Da martedì in Italia non si parla d’altro: volenti o nolenti, Sanremo è polarizzante e anche chi lo snobba, chi professa di odiarlo, chi si tiene ben alla larga da premere il tasto 1 sul telecomando, alla fine un occhio e un orecchio a quanto accade sul palco dell’Ariston li butta sempre. Sanremo 2025 è anche il Festival dei confronti. Carlo Conti ha raccolto la pesante eredità di Amadeus che ha ‘svecchiato’ il format e rilanciato la popolarità della kermesse canora più famosa d’Italia.
Confronti che arrivano su più livelli: dai cantanti in gara allo stile della conduzione, fino agli ospiti e alla gestione delle tematiche extra-canore. E c’è chi ha voluto ridurre il tutto, come sempre, alla diatriba destra-sinistra optando, neanche a dirlo, per la più classica delle sentenze: su Tele Meloni, il Festival è diventato di destra.
Sanremo 2025: niente sermoni e forzature arcobaleno
Perchè il Festival sarebbe diventato di destra? Perchè sulla Rai, tv “a sua immagine e somiglianza” del Premier Meloni, nelle prime due serate dell’Ariston non c’è stata traccia di proteste politiche, sermoni impegnati, “Pensati libera”, ideologia gender ostentata, baci gay/lesbo e quant’altro. E siccome tutto il materiale sopracitato è chiaramente di sinistra, la parte politica che raccoglie anche l’intero pool degli intellettuali (sia mai ci sia un uomo di cultura che vota a destra), in automatico è scattata l’ennesima isteria alla fascio-censura.
Come sempre, guardando la realtà delle cose, da una prospettiva diversa e più misurata, ci si accorgerebbe chiaramente che non è così. Carlo Conti ha scelto una cifra più misurata per il suo Festival, nel quale non c’è la ricerca ossessiva della polemica, del momento che spacca lo schermo o che si trasforma in una trashata da ricordare (perchè Amadeus Blanco che distrugge il palco e John Travolta che fa il “Ballo del Qua Qua” se li ricorda…).

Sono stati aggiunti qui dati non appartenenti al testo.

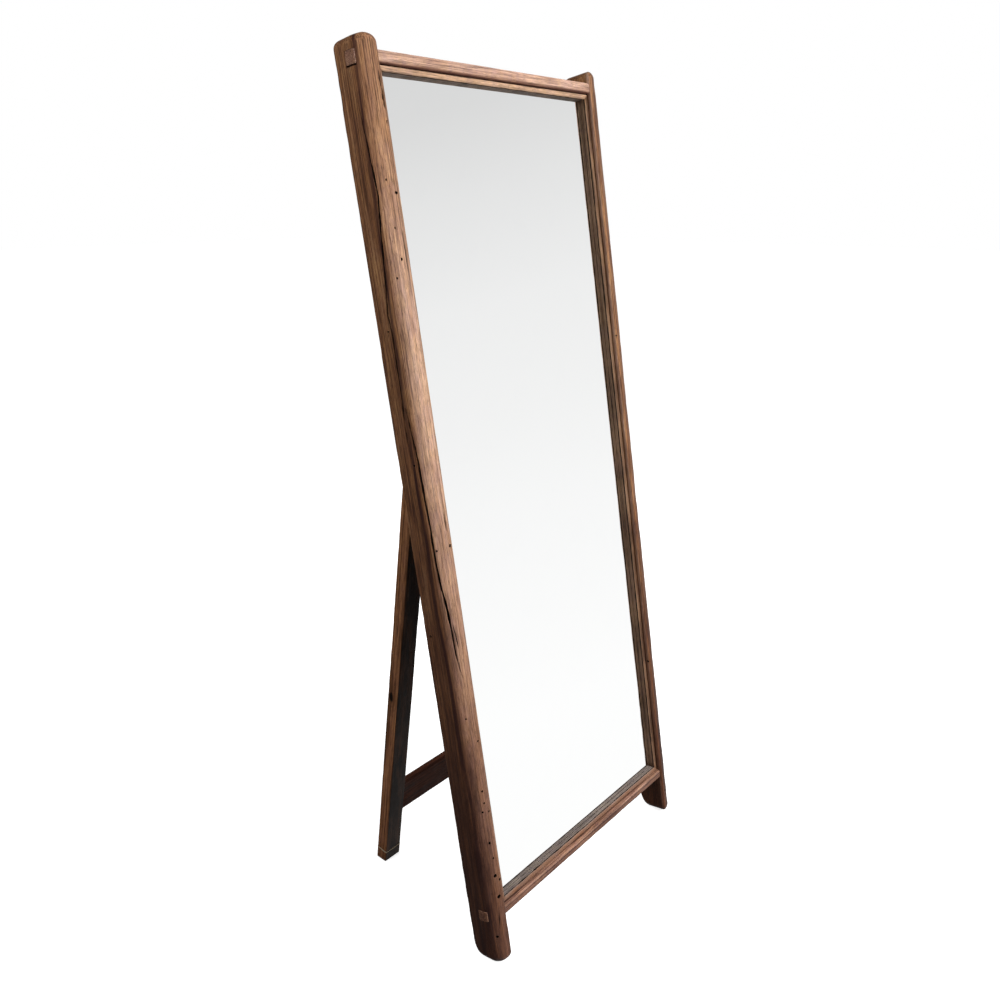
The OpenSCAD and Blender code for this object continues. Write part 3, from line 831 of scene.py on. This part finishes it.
def sideStain(outer):
    # old dark surface on the flat sides, a streak where the nose begins, and more dirt towards the floor;
    # outer is -1 for the left post and 1 for the right
    def stain(x, y, z, along, nx, ny):
        patch = cloudy(along * 75 + outer * 9, z * 6, 4)
        lines = cloudy(along * 420 + outer * 5, z * 9, 7)
        side = limit(abs(nx) * 1.5 - 0.5)
        value = side * (0.1 + 0.5 * patch * lines + 0.2 * patch + 0.5 * limit(1.15 - z / 0.95))
        if outer < 0:
            streak = 0.0665 + 0.006 * math.sin(z * 3.3 + 1.2) + 0.004 * waver(z * 7, outer, 1)
            value += 0.9 * math.exp(-((along - streak) / 0.0034) ** 2) * (0.5 + 0.5 * lines)
        # the front is grimy at the foot and darker at the top
        front = max(0.0, -ny)
        value += front * (0.2 + 0.5 * patch) * limit(1.25 - z / 0.65)
        value += front * (0.1 + 0.3 * patch) * limit((z - 1.45) / 0.25)
        if outer > 0:
            value = value * 0.55 + front * 0.6 * limit((x - 0.003) / 0.006)
        return value
    return stain


def frontBleach(outer):
    # the front has been rubbed and sunned pale, on the right post only near the glass
    def bleach(x, y, z, along, nx, ny):
        high = limit((z - 1.35) / 0.3)
        low = limit(1.1 - z / 0.8)
        amount = limit(-ny * 2.6 - 0.95) * (1 - 0.8 * high) * (1 - 0.5 * low)
        if outer > 0:
            amount = 1.3 * max(0.0, -nx) * math.exp(-((y - 0.006) / 0.0036) ** 2)
        return amount * (0.8 + 0.4 * waver(along * 200, z * 5, 2))
    return bleach


def makePost(name, outer, cracks, holes, seed):
    values = postValues
    low, high = leanedBox(name, frameLean)
    width, depth, length = high - low
    nose, arris = values["nose"], values["arris"]
    radii = (arris, nose, arris, arris) if outer < 0 else (arris, values["rubbedArris"], nose, arris)
    face = 0.0 if outer < 0 else width
    tenons = []
    for rail, gap in (("top_rail", values["gapUnderTenon"]), ("bottom_rail", values["mortiseMargin"])):
        railLow, railHigh = leanedBox(rail, frameLean)
        margin = values["mortiseMargin"]
        tenons.append(((railHigh.y - values["tenonDepth"] - low.y - margin, railLow.z - low.z - gap),
                       (railHigh.y - low.y + margin, railHigh.z - low.z + margin)))
    fronts = nose - math.sqrt(nose ** 2 - (nose - tenons[0][0][0]) ** 2)
    snapPoints = [(abs(face - fronts), tenons[0][0][0]), (face, tenons[0][1][0])]
    look = dict(values, radii=radii, seed=seed, cracks=cracks, snapPoints=snapPoints,
                snapRings=[corner[1] for tenon in tenons for corner in tenon],
                stain=sideStain(outer), bleach=frontBleach(outer))
    post = makeBar(name + "_timber", width, depth, length, look)
    for lowCorner, highCorner in tenons:
        cutPocket(post, lowCorner, highCorner, outer, values["mortiseMouth"])
    outline, lengths = barOutline(width, depth, radii)
    marks = []
    for along, height, radius in holes:
        x, y = outlineAt(outline, lengths, along)[:2]
        marks.append((x, y, height, radius * values["holeSize"]))
    drillHoles(post, marks)
    placeBar(post, upright, low, frameLean)
    finishBar(post, "postWood", "mirror_frame", name)


makePost("left_post", -1, leftCracks, leftHoles, 2.0)
makePost("right_post", 1, rightCracks, rightHoles, 41.0)
print("posts made")


# rails with their through tenons
railValues = {
    "radii": (1.5 * mm, 6 * mm, 6 * mm, 1.5 * mm),
    "letIn": 2 * mm,             # the shoulders run a little way into the posts
    "columns": 84, "cuts": (11, 9),
    "wear": {"ridge": 3 * mm, "ridgeDepth": 0.3 * mm, "dentDepth": 0.6 * mm, "cornerDepth": 1.0 * mm},
}
tenonValues = {
    "radii": (2.2 * mm,) * 4,
    "columns": 48, "cuts": (3, 1),
    "wear": {"ridge": 2 * mm, "ridgeDepth": 0.2 * mm, "dentDepth": 0.2 * mm, "cornerDepth": 0.4 * mm},
}
railLooks = {
    "top_rail": {"seed": 5.0, "sunned": 0.9, "band": 0.0, "stained": 0.35, "ridge": 0.0, "endPale": 0.6},
    "bottom_rail": {"seed": 17.0, "sunned": 0.38, "band": 0.95, "stained": 0.8, "ridge": 0.5, "endPale": 0.4},
}


def joinBars(bars):
    clearSelection()
    for bar in bars:
        bar.select_set(True)
    bpy.context.view_layer.objects.active = bars[0]
    bpy.ops.object.join()
    return bars[0]


def makeRail(name, look):
    low, high = leanedBox(name, frameLean)
    postLow, postHigh = leanedBox("left_post", frameLean)
    start, end = postHigh.x, leanedBox("right_post", frameLean)[0].x
    height, depth, seed = high.z - low.z, high.y - low.y, look["seed"]
    nose, tenonDepth, letIn = postValues["nose"], postValues["tenonDepth"], railValues["letIn"]
    front = high.y - tenonDepth - postLow.y

    def follow(x, y):
        # the tenon's end follows the rounded face of the post
        return nose - math.sqrt(nose ** 2 - max(nose - front - y, 0.0) ** 2)

    def railStain(x, y, z, along, nx, ny):
        under = 0.55 * max(0.0, nx)
        edge = 0.6 * max(0.0, 1 - y / 0.02) * max(0.0, nx) ** 3
        band = look["band"] * math.exp(-((x - 0.0085) / 0.0016) ** 2) * max(0.0, -ny)
        band += 0.4 * look["band"] * limit((x - 0.01) / 0.003) * max(0.0, -ny)
        return under + edge + band + look["stained"] * max(0.0, waver(z * 9, along * 160, seed))

    def railBleach(x, y, z, along, nx, ny):
        ridge = look["ridge"] * math.exp(-((x - 0.0055) / 0.0016) ** 2)
        sunned = look["sunned"] * max(0.0, 1 - max(0.0, nx))
        return ridge + sunned * (0.8 + 0.3 * waver(z * 12, along * 120, seed))

    def endStain(x, y, z, along, nx, ny):
        return 0.08 + 0.35 * waver(x * 260, y * 150, seed)

    def endBleach(x, y, z, along, nx, ny):
        return look["endPale"]

    parts = [makeBar(name + "_timber", height, depth, end - start + 2 * letIn,
                     dict(railValues, seed=seed, stain=railStain, bleach=railBleach))]
    placeBar(parts[0], sideways, Vector((start - letIn, low.y, high.z)), frameLean)
    for side, cut, near, far in ((-1, "lowCut", low.x, start), (1, "highCut", end, high.x)):
        endLook = dict(tenonValues, seed=seed + side, stain=endStain, bleach=endBleach)
        endLook[cut] = follow
        tenon = makeBar(name + "_tenon", height, tenonDepth, far - near, endLook)
        placeBar(tenon, sideways, Vector((near, high.y - tenonDepth, high.z)), frameLean)
        parts.append(tenon)
    finishBar(joinBars(parts), "railWood", "mirror_frame", name)


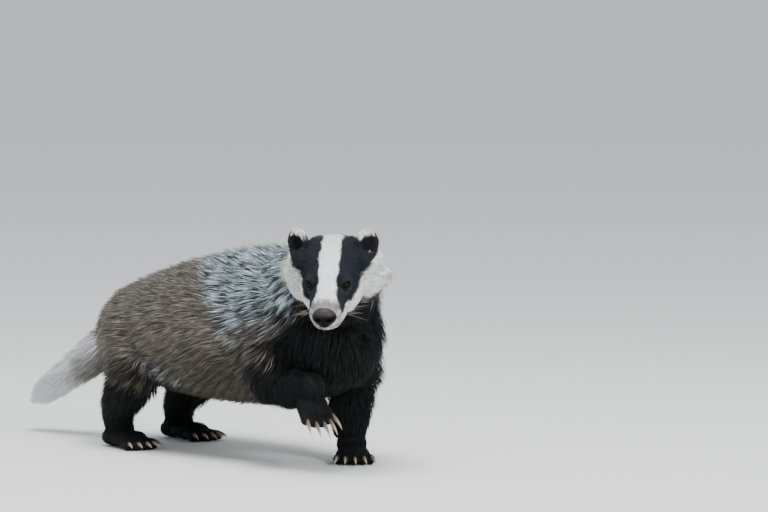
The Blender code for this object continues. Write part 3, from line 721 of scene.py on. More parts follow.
class Surface:
    """The skin's triangles as numbers, for spreading tufts over it and laying them along it."""

    def __init__(self, obj):
        mesh = obj.data
        self.points = values(mesh.vertices, "co", 3)
        self.normals = values(mesh.vertices, "normal", 3)
        self.faces = values(mesh.loops, "vertex_index", 1, int).reshape(-1, 3)
        self.uv = values(mesh.uv_layers["OFBake"].data, "uv", 2).reshape(-1, 3, 2)
        a, b, c = (self.points[self.faces[:, k]] for k in range(3))
        self.area = norm(np.cross(b - a, c - a)) / 2
        self.centre = (a + b + c) / 3
        self.face_normal = unit(self.normals[self.faces].sum(1))
        self.tree = BVHTree.FromPolygons(self.points.tolist(), self.faces.tolist())

    def spread(self, density, count, draw):
        """Places on the skin, closer where density is high: place, normal and place on the unwrap."""
        weight = np.cumsum(self.area * density)
        spots = (np.arange(count) + draw.random(count)) / count * weight[-1]
        face = np.minimum(np.searchsorted(weight, spots), len(weight) - 1)
        r = np.sqrt(draw.random(count))
        t = draw.random(count)
        parts = np.stack([1 - r, r * (1 - t), r * t], 1)[..., None]
        place = (self.points[self.faces[face]] * parts).sum(1)
        normal = unit((self.normals[self.faces[face]] * parts).sum(1))
        return place, normal, (self.uv[face] * parts).sum(1)

    def nearest(self, rows):
        """The nearest place on the skin to each row, and the smoothed normal there."""
        near = np.empty_like(rows)
        face = np.empty(len(rows), int)
        for i, row in enumerate(rows.tolist()):
            near[i], _, face[i], _ = self.tree.find_nearest(row)
        return near, self.face_normal[face]


# Markings and the lie of the coat


def along(edge, value):
    return np.interp(value, [x for x, _ in edge], [y for _, y in edge])


def plane(rows, point, way):
    """How far each place is beyond a plane through point, in the direction of way."""
    return (rows - np.array(point)) @ unit(np.array(way))


def head_share(rows):
    """1 on the head, falling to 0 over the first of the neck."""
    return smooth(plane(rows, (0.229, -0.028, 0.257), (0.755, -0.33, 0.566)), -0.012, 0.006)


def tail_share(rows):
    beyond = smooth(plane(rows, (-0.252, -0.006, 0.148), (-0.85, -0.14, -0.5)), -0.01, 0.014)
    return beyond * smooth(to_limb(rows, TAIL_AXIS)[1], 2.0, 1.4)


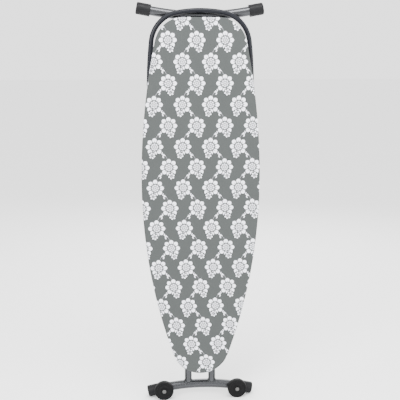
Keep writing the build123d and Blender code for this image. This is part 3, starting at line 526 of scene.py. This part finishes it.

La politica è semplicemente uscita dall’Ariston. La mancanza di sermoni e monologhi lascia vuoti tanto a destra quanto a sinistra. La forte impronta mancina dei Festival di Amadeus non è stata sostituita con una propaganda di destra. Semplicemente, le forzature politiche sono uscite dall’Ariston.
Le canzoni sono lo show
A Carlo Conti è stato più volte sottolineato (per non dire rimproverato) che nel suo Festival manca lo “show”. Il direttore artistico toscano ha risposto che “le canzoni sono lo show“. E quindi spazio a tutti e 29 i cantanti in gara nella prima serata con ritmi serrati, qualche intermezzo canoro con superospite (per altro Jovanotti, “l’emblema della destra”) e gag con i co-conduttori. Nella seconda serata solo metà dei cantanti in gara e più spazio a momenti di ironia affidati a un travolgente Nino Frassica.
Lo share è rimasto altissimo superando anche le passate edizioni. E probabilmente il merito non è nemmeno di Carlo Conti ma della curiosità per le canzoni e del parere positivo su quanto ascoltato. Quindi niente censure (l’unica canzone politica è quella di Willie Peyote, dichiaratamente di sinistra e con messaggi che ricalcano lo stesso colore politico), niente Festival di destra o sinistra: banalmente, più spazio alle canzoni e meno alla propaganda. A qualcuno dà fastidio che Sanremo sia tornato il Festival della musica?